A Former Grocery Warehouse in Gowanus Becomes Offices
While many office landlords think that the coronavirus outbreak has slowed commercial leasing to a crawl in New York City, Joseph Hamway believes that the pandemic has benefited his new project, a warehouse-to-office conversion in Gowanus, Brooklyn.
“Many people no longer feel comfortable taking mass transportation into Manhattan,” he said, noting that companies are looking for space closer to where their employees live, which is often in Brooklyn.
The two warehouses at 124 Ninth Street, between Second Avenue and the Gowanus Canal, have been renovated into 200,000 square feet of offices and retail. Hamway’s firm, Industrie Capital Partners, ground-leased the assemblage in 2015, and proceeded to empty it of tenants, including several artist and musician groups as well as a wholesale cabinet retailer.
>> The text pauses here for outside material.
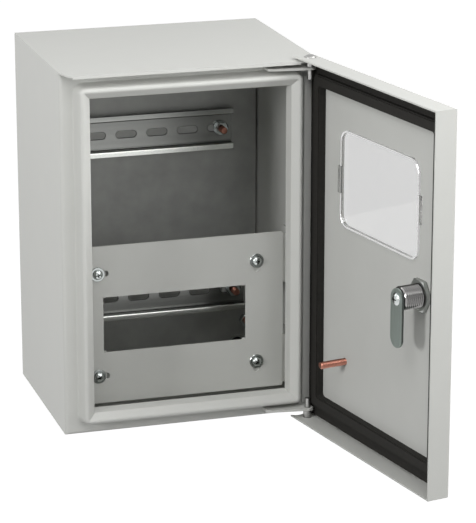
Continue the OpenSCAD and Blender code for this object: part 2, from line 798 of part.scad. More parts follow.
module lock_plug() {
    color(bright) on_door() in_door(lock_s, 0, lock_z) difference() {
        union() {
            translate([0, 0, 0.5 - lock_head_t]) cylinder(r = plug_r, h = lock_head_t - 0.5 + cam_front - 0.4);
            translate([-tail_w / 2, -tail_w / 2, cam_front - 0.5]) cube([tail_w, tail_w, cam_t + 0.4]);
        }
        translate([-1, -3.5, -cut]) cube([2, 7, cut + 6]);
        translate([0, 0, cam_front - 6]) cylinder(r = screw_r + run_gap, h = cut);
    }
}

module lock_cam() {
    fit = 0.1;
    color(zinc) on_door() in_door(lock_s, cam_front, lock_z) difference() {
        union() {
            cylinder(d = cam_w, h = cam_t);
            translate([-cam_w / 2, 0, 0]) cube([cam_w, cam_l - cam_w / 2, cam_t]);
            translate([0, cam_l - cam_w / 2, 0]) cylinder(d = cam_w, h = cam_t);
        }
        translate([-tail_w / 2 - fit, -tail_w / 2 - fit, -1]) cube([tail_w + 2 * fit, tail_w + 2 * fit, cam_t + 2]);
    }
}

module cam_screw() {
    color(bright) on_door() in_door(lock_s, cam_front + cam_t, lock_z) rotate([90, 0, 0]) mirror([0, 1, 0])
        cross_screw(screw_r, 7, 5.2, 2.4);
}

body_shell();
roof_plate();
back_wall();
mounting_plate();
plate_studs();
plate_nuts();
upper_din_rail();
lower_din_rail();
rail_feet();
rail_studs();
rail_washers();
rail_nuts();
false_panel();
panel_brackets_left();
panel_brackets_right();
panel_screws();
panel_washers();
hinge_bracket_top();
hinge_bracket_bottom();
body_earth_stud();
body_earth_nut();
cable_grommets();
door_pan();
door_gasket();
window_pane();
hinge_pin_top();
hinge_pin_bottom();
hinge_bushes();
lock_barrel();
lock_nut();
door_earth_stud();
lock_plug();
lock_cam();
cam_screw();
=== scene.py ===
# %% [markdown]
# # A steel wall enclosure, dressed for its portrait
# The real object is a small wall box of folded sheet steel with its door swung open. Its sheet
# parts, hinges, nuts and brackets come as finished solids that stay where they are. This lesson
# gives them their finishes: powder coat, zinc, chrome, copper, rubber and clear plastic. Pieces that
# a solid modeller leaves plain are built here as meshes: screw threads, the lock's head, rolled and
# punched rails, cross-slotted screws and the rubber plugs of the wall holes.

# %% Load the fixed frame
import json
import math
import random

import bmesh
import bpy
from mathutils import Matrix, Vector


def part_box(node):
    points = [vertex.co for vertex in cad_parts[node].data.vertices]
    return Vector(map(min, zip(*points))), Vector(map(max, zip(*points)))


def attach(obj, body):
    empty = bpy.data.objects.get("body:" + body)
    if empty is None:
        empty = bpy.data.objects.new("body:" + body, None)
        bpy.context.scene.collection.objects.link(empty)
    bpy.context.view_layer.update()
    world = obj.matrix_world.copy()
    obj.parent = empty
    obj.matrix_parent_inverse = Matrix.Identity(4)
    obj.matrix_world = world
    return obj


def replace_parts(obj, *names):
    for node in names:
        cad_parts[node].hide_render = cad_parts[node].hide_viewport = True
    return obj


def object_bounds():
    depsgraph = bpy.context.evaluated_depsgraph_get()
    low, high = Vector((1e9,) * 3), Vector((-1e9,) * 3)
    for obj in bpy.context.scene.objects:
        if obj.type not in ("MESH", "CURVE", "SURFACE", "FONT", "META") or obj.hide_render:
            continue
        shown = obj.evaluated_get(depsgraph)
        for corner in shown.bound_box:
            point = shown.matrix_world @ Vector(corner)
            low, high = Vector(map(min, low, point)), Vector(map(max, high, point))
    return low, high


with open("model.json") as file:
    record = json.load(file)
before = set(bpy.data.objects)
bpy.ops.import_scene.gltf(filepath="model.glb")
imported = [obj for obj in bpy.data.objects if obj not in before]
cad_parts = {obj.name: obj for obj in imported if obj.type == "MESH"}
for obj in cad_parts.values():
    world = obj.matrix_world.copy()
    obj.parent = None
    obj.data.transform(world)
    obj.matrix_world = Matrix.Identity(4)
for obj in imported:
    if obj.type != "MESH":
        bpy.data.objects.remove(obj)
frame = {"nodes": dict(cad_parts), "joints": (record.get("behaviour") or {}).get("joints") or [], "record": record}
nodes = frame["nodes"]
cad_low, cad_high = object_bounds()
random.seed(7)
MM = 0.001
print("CAD box", [round(v, 4) for v in cad_low], [round(v, 4) for v in cad_high])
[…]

Eighteen months ago, the firm started a full gut renovation of the buildings, including two new lobbies, new mechanical and plumbing systems, new elevators, new ventilation with CDC-rated air filters, four roof decks, bike storage and outdoor seating.
Hamway has dubbed the project “Roulston House,” after Thomas Roulston, who used the two- and four-story buildings as warehouses for his grocery business a century ago. The structures are made out of heavy timber and brick; much of the original wood has been restored, and in some cases, repurposed in the lobby.
Mother New York, a media and marketing firm, recently inked a 61,000-square-foot lease for the top two floors of the larger, four-story building, along with a portion of the building’s 4,000-square-foot roof deck. On the ground floor, Sixpoint Brewery and Gutter Bowling have taken roughly 23,000 square feet and 13,000 square feet, respectively. There are also 60,000 square feet of prebuilt offices on the second floor. Tenants are expected to begin moving in early next year.
Those are not the only deals, said Hamway. Two more large leases are out for the remainder of the building’s office space, and he hopes to rent the remainder of the ground-floor retail to a London-based food hall. Asking rents are around $50 a square foot for both retail and office.
He said he’d been hearing from tenants who were coming from other trendy Brooklyn neighborhoods but wanted cheaper and more up-to-date space.
“We’re seeing a lot of tenants from Dumbo because they’re feeling like Gowanus is what Dumbo was when they signed their leases 10 years ago,” said Hamway. “It’s the first big office project in Gowanus that’s brand new and Class A. And a lot of people call me and tell me that they’re so happy I did this, because there was so much demand for this, but there was no product.”